In real-trade weighted terms, the pound is now well below its average for the last 35 years. British manufactured products, food and drink, real estate prices, stock prices, school and university fees, hotel charges and workers’ wages have become unusually cheap in the eyes of the world.

Policy can also make a difference. Outgoing Chancellor George Osborne’s cut in corporation tax was designed to reassure foreign companies investing in the UK. There could be more where that came from. Outside the EU regulatory net, the UK would be free to set its own preferential tax rates. If so inclined, it could become a gigantic version of Singapore, with greyer skies but better theatre and museums.

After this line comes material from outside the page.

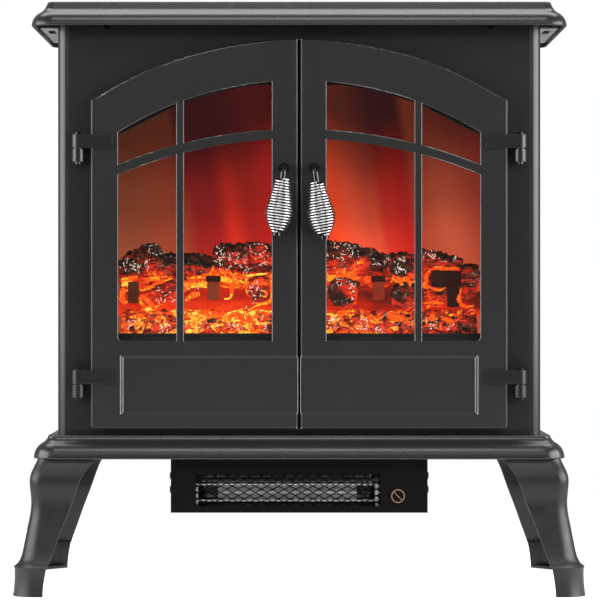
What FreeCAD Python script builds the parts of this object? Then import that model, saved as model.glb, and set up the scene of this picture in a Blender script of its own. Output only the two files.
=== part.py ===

Brexit does not mean that Britain is turning its back on the world. It will continue to welcome large numbers of immigrants. Indeed an end to the commitment to open borders mandated by EU membership could well mean a more liberal regime for non-EU immigrants, especially professionals and skilled workers.

Likewise, it will continue to welcome foreign direct investment. Companies considering relocating operations from the UK to an EU member should consider the risks carefully. The travails of the Eurozone are far from over and a disorderly break-up is a non-negligible probability.

The industrial structure will change only gradually. Finance will remain one of the UK’s most important industries and the City will remain a key national asset, as it has been for centuries. Outside the EU, regulation is likely to be more supportive of competitive principles that foster the industry as a whole, rather than favouring “national champion” mega-banks.

In the referendum the British public voted for the nation-state and against the supranational ambitions of the EU. Asian countries – many of which have fought for their independence within living memory –  understand that  nation-states, for all their flaws, have hard-won strengths that should not be discarded lightly.

ASEAN has succeeded because it knows its own limitations – and that moving to open borders and a single currency would be a recipe for disaster. Indeed if the EU had displayed one tenth of the pragmatism and flexibility of ASEAN, Britain would still be a member.